Smylie: I think you've covered about everything. The only thing I might say is that I still have a lot of regard for NASA, still am involved. I have served on about five or six or seven—I don't know what the count is—different working groups and committees, reviewing NASA programs or helping review NASA programs. The first one after I left the agency was for Jim Beggs, on Shuttle management, ran a Shuttle operations management study, which was a lot of fun. And I served on the Federal Lab Review, that happened under Johnny Foster a few years ago. I was on the NASA Council. I resigned from that several years ago, mainly because my dad was living with me, was in ill health, and I just couldn't spend the time. More recently, they asked me to come back to serve on a working group on advanced life support technology, which I'm doing. So I stay involved with NASA and hope to stay involved as long as I seem to be useful.

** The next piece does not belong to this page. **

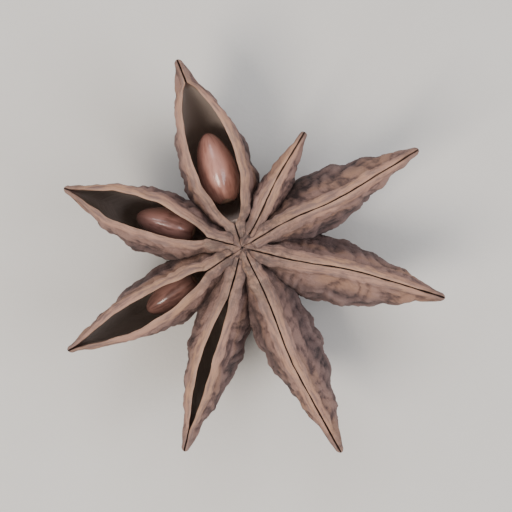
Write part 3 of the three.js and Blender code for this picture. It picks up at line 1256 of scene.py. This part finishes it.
@dataclass(frozen=True)
class Column:
    """The column at the pod's middle, with the stalk's broken stub under it."""

    profile: tuple[tuple[float, float], ...] = (
        (0.98, 0), (0.92, 0.5), (1.02, 1.1), (1.55, 1.9), (2.3, 2.7),
        (2.1, 4.2), (1.5, 5.6), (1.05, 6.25), (0.7, 6.55), (0.3, 6.7), (0.08, 6.74),
    )  # radius and height from the broken end up
    stations: int = 90
    sides: int = 84
    rim_stations: int = 12  # over the broken end
    rim_from: float = 0.05  # share of the radius at which they start
    smoothing: int = 9  # stations over which the profile's corners are rounded
    fibre_height: float = 0.06
    fibre_start: Span = (0.0, 0.3)
    fibres: tuple[tuple[float, ...], ...] = (
        (1.0, 3.1, 1.6, 0.0), (0.6, 7.0, 0.9, 20.0)
    )  # share, number across, length and plane of each layer
    break_height: float = 0.2
    break_pitch: float = 3.5  # pits in a millimetre
    break_plane: float = 8.0
    break_rim: Span = (0.75, 0.95)
    pale: Span = (6.0, 6.6)  # height over which the tip takes painted light like the tops of the flanks
    pale_share: float = 0.5

    def _outline(self) -> tuple[np.ndarray, np.ndarray]:
        """Rounds the profile's corners.

        Returns:
            Its radii and heights, from the broken end up.
        """
        radii, heights = np.array(self.profile).T
        walk = np.concatenate([[0], np.cumsum(np.hypot(np.diff(radii), np.diff(heights)))])
        steps = np.linspace(0, walk[-1], self.stations)
        outline = [np.interp(steps, walk, radii), np.interp(steps, walk, heights)]
        kernel = np.hanning(self.smoothing) / np.hanning(self.smoothing).sum()
        inner = slice(self.smoothing // 2, -(self.smoothing // 2))
        for values in outline:
            values[inner] = np.convolve(values, kernel, "same")[inner]
        return outline[0], outline[1]

    def shell(self) -> Shell:
        """Works out the column with its fibres and its rough broken end.

        Returns:
            Its closed surface, with its marks.
        """
        radius, height = self._outline()
        rim = np.linspace(self.rim_from, 1, self.rim_stations, endpoint=False)
        radius = np.concatenate([rim * radius[0], radius])[:, None]
        height = np.concatenate([np.zeros(self.rim_stations), height])[:, None]
        is_end = np.concatenate([np.ones(self.rim_stations), np.zeros(self.stations)])[:, None]
        angle = np.linspace(0, 2 * np.pi, self.sides, endpoint=False)[None, :]
        across, away = np.cos(angle), np.sin(angle)
        fibre = sum(
            share * LATTICE.at(across * number, away * number, height / length + plane)
            for share, number, length, plane in self.fibres
        )
        radius = radius + self.fibre_height * fibre * (1 - is_end) * ease(height, *self.fibre_start)
        pitch = self.break_pitch
        pits = LATTICE.folds(radius * across * pitch, radius * away * pitch, self.break_plane)
        height = height + self.break_height * pits * is_end * (1 - ease(radius, *self.break_rim))
        rings = np.stack([radius * across, radius * away, height + 0 * across], axis=-1)
        none = 0 * rings[..., 0]
        number = none + PIECE_STEP * (len(FOLLICLES) + 1)
        marks = dict.fromkeys(Mark, none) | {
            Mark.LIT_TOP: none + self.pale_share * ease(height, *self.pale),
            Mark.RELIEF: np.clip(0.5 + 0.5 * fibre, 0, 1) + none,
            Mark.BROKEN: none + is_end,
            Mark.GRAIN: np.stack([height + none, radius * angle, number], axis=-1),
        }
        return stack_shell(rings, marks)


@dataclass
class Husk:
    """The pod without its seeds: the follicles and the column, grown into one."""

    node: str = "pod"
    slot: str = "pod_skin"
    crease: float = 48.0
    finish: HuskFinish = HuskFinish()

    def build(self) -> bpy.types.Object:
        """Grows the husk and dresses it.

        Returns:
            The husk, riding on the body.
        """
        husk = Column().shell().to_object("husk")
        arms = bpy.data.collections.new("follicles")
        for index in range(len(FOLLICLES)):
            arm = FollicleShell(index).shell().to_object(f"follicle_{index + 1}")
            arms.objects.link(arm)
        self._grow_together(husk, arms)
        smooth_shading(husk, self.crease)
        husk.data.materials.append(self.finish.material())
        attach(husk, BODY)
        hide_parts(self.node)
        return husk

    @staticmethod
    def _grow_together(base: bpy.types.Object, others: bpy.types.Collection) -> None:
        """Joins solids into one.

        Args:
            base: The solid that becomes all of them.
            others: The solids that are joined to it and then removed.
        """
        bpy.context.scene.collection.children.link(others)
        union = base.modifiers.new("grown", "BOOLEAN")
        union.operation = "UNION"
        union.operand_type = "COLLECTION"
        union.collection = others
        union.solver = "MANIFOLD"
        view = bpy.context.evaluated_depsgraph_get()
        grown = bpy.data.meshes.new_from_object(base.evaluated_get(view))
        grown.materials.clear()
        base.modifiers.clear()
        base.data = grown
        for other in list(others.objects):
            bpy.data.objects.remove(other)
        bpy.data.collections.remove(others)


# ---------------------------------------------------------------------------- the seeds


@dataclass
class Seed:
    """A flattened oval seed in its chamber, its thin edge up and its scar towards the column."""

    node: str
    follicle: Follicle
    pitch: float
    scale: float
    finish: SeedFinish = SeedFinish()
    slot: str = "seed_coat"
    length: float = 4.9
    height: float = 3.6
    thickness: float = 2.6
    hilum: float = 0.16  # how much blunter the outer end is
    ridge: float = 0.05  # the raised line along the edge
    ridge_width: float = 0.02
    scar_radius: float = 0.55
    scar_full: float = 0.6  # share of that radius over which the scar is full
    scar_depth: float = 0.12
    waver: float = 0.02
    waver_size: float = 1.7
    waver_step: float = 5.0  # sets the waver of one seed apart from another's
    grain_radius: float = 1.2
    crease: float = 60.0
    rings: int = 72
    sides: int = 64

    def build(self) -> bpy.types.Object:
        """Makes the seed where its solid is, and dresses it.

        Returns:
            The seed, riding on the body.
        """
        seed = self._shell().to_object(f"{self.node}_dressed")
        smooth_shading(seed, self.crease)
        seed.data.materials.append(self.finish.material())
        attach(seed, BODY)
        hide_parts(self.node)
        return seed

    def _shell(self) -> Shell:
        """Works out the seed.

        Returns:
            Its closed surface in its place, with its marks.
        """
        turn = np.linspace(0, np.pi, self.rings + 2)[1:-1, None]
        angle = np.linspace(0, 2 * np.pi, self.sides, endpoint=False)[None, :]
        radius = 0.5 * np.sin(turn) * (1 + self.hilum * np.cos(turn))
        edge = hump(np.abs(np.sin(angle)) - 1, self.ridge_width) * np.sin(turn)
        out = -0.5 * self.length * np.cos(turn) + 0 * angle
        across = radius * self.thickness * np.cos(angle)
        up = (radius * self.height + self.ridge * edge) * np.sin(angle)
        from_scar = np.hypot(out + self.length / 2, across)
        scar = 1 - ease(from_scar, self.scar_full * self.scar_radius, self.scar_radius)
        out = out + self.scar_depth * scar
        size, plane = self.waver_size, self.waver_step * self.scale
        waver = 1 + self.waver * LATTICE.at(out / size, across / size, up / size + plane)
        local = np.stack([out, across * waver, up * waver], axis=-1) * self.scale
        none = 0 * out
        grain = np.stack([out, angle * self.grain_radius + none, none], axis=-1)
        return stack_shell(local @ self._turn().T + self._middle(), {Mark.BROKEN: scar, Mark.GRAIN: grain})

    def _middle(self) -> np.ndarray:
        """Returns the middle of the seed's solid."""
        low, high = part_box(self.node)
        return np.array((low + high) / 2) / MM

    def _turn(self) -> np.ndarray:
        """Points the seed out along its follicle, tipped up by its pitch.

        Returns:
            The turn's matrix.
        """
        bearing, pitch = math.radians(self.follicle.bearing), math.radians(self.pitch)
        cos, sin = math.cos(pitch), math.sin(pitch)
        tip = np.array([[cos, 0, -sin], [0, 1, 0], [sin, 0, cos]])
        cos, sin = math.cos(bearing), math.sin(bearing)
        return np.array([[cos, -sin, 0], [sin, cos, 0], [0, 0, 1]]) @ tip


# ---------------------------------------------------------------------------- the studio


@dataclass(frozen=True)
class Lamp:
    """A soft square light, aimed at the pod. Places and sizes are in pod spans from the pod's middle."""

    name: str
    place: tuple[float, float, float]
    size: float
    power: float  # in watts
    colour: str


@dataclass
class Studio:
    """The floor, the lights and the camera that looks straight down."""

    floor_span: float = 1600.0
    fill: float = 0.78  # share of the picture that the pod takes
    lens: float = 100.0
    clip: Span = (0.001, 10.0)  # the nearest and farthest that the camera sees, in metres
    sky: str = "f2f2f0"
    sky_strength: float = 0.52
    lamps: tuple[Lamp, ...] = (
        Lamp("key", (-3.8, -3.8, 7.0), 4.0, 0.44, "fff6ec"),
        Lamp("fill", (5.6, -1.0, 4.5), 5.0, 0.2, "f2f5ff"),
        Lamp("back", (-2.0, 5.0, 4.5), 5.0, 0.12, "f2f5ff"),
    )
    finish: FloorFinish = FloorFinish()

    def build(self) -> None:
        """Sets up the floor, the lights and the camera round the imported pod."""
        low, high = (np.array(corner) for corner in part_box("pod"))
        middle, span = (low + high) / 2, float((high - low)[:2].max())
        self._floor()
        for lamp in self.lamps:
            self._lamp(lamp, middle, span)
        self._sky()
        self._camera(middle, span, float(high[2]))

    def _floor(self) -> None:
        """Lays the pale floor level with the keels."""
        half = self.floor_span * MM / 2
        mesh = bpy.data.meshes.new("floor")
        corners = [(-half, -half, 0), (half, -half, 0), (half, half, 0), (-half, half, 0)]
        mesh.from_pydata(corners, [], [(0, 1, 2, 3)])
        floor = bpy.data.objects.new("floor", mesh)
        bpy.context.scene.collection.objects.link(floor)
        floor.data.materials.append(self.finish.material())

    @staticmethod
    def _lamp(lamp: Lamp, middle: np.ndarray, span: float) -> None:
        """Hangs one light.

        Args:
            lamp: The light.
            middle: The pod's middle.
            span: The pod's span.
        """
        data = bpy.data.lights.new(lamp.name, "AREA")
        data.shape = "SQUARE"
        data.size = lamp.size * span
        data.energy = lamp.power
        data.color = paint(lamp.colour)[:3]
        light = bpy.data.objects.new(lamp.name, data)
        bpy.context.scene.collection.objects.link(light)
        offset = Vector(lamp.place) * span
        light.location = Vector(middle) + offset
        light.rotation_mode = "QUATERNION"
        light.rotation_quaternion = (-offset).to_track_quat("-Z", "Y")

    def _sky(self) -> None:
        """Fills the shadows with an even pale sky."""
        world = bpy.data.worlds.new("sky")
        world.use_nodes = True
        background = world.node_tree.nodes["Background"]
        background.inputs["Color"].default_value = paint(self.sky)
        background.inputs["Strength"].default_value = self.sky_strength
        bpy.context.scene.world = world

    def _camera(self, middle: np.ndarray, span: float, top: float) -> None:
        """Looks straight down, with +Y at the top of the picture.

        Args:
            middle: The pod's middle.
            span: The pod's span.
            top: The pod's height.
        """
        data = bpy.data.cameras.new("camera")
        data.lens = self.lens
        data.clip_start, data.clip_end = self.clip
        camera = bpy.data.objects.new("camera", data)
        bpy.context.scene.collection.objects.link(camera)
        distance = span / self.fill * data.lens / data.sensor_width
        camera.location = (middle[0], middle[1], top + distance)
        bpy.context.scene.camera = camera


def main() -> None:
    """Builds the pod and its studio."""
    logging.basicConfig(level=logging.INFO, format="%(name)s: %(message)s")
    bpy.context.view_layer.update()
    # The first seed's paler coat is partly its own tone and partly painted light, for the seed that lies
    # most open.
    pale_lit_finish = SeedFinish("seed_coat_pale_lit", coat="ba8678", dark="9a6a5d")
    chestnut = SeedFinish("seed_coat_dark", coat="8f685e", dark="664842")
    sub_assemblies = (
        Husk(),
        Seed("seed_1", FOLLICLES[0], pitch=9, scale=1.0, finish=pale_lit_finish),
        Seed("seed_2", FOLLICLES[1], pitch=13, scale=0.84),
        Seed("seed_3", FOLLICLES[2], pitch=10, scale=0.8, finish=chestnut),
    )
    for sub_assembly in sub_assemblies:
        piece = sub_assembly.build()
        LOG.info("%s: %d points, %d faces", piece.name, len(piece.data.vertices), len(piece.data.polygons))
    Studio().build()


if __name__ == "__main__":
    main()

Butler: I'm sure you'll be able to be useful to NASA for many years to come yet.

Smylie: I hope so.

Butler: I want to thank you for joining us today.

Smylie: Thank you for the opportunity. I'm very pleased to do that. This has been fun also. You really tested my memory. I don't remember what happened thirty, forty years ago. I sometimes wonder if it really was the way you remember it or if you remember it the way you would like it to have been. So I hope I didn't get too much of that in there.

Butler: I think you did just fine. I know it is certainly a challenge to try and look back that far and remember details, but I think we've got a good amount of information here today.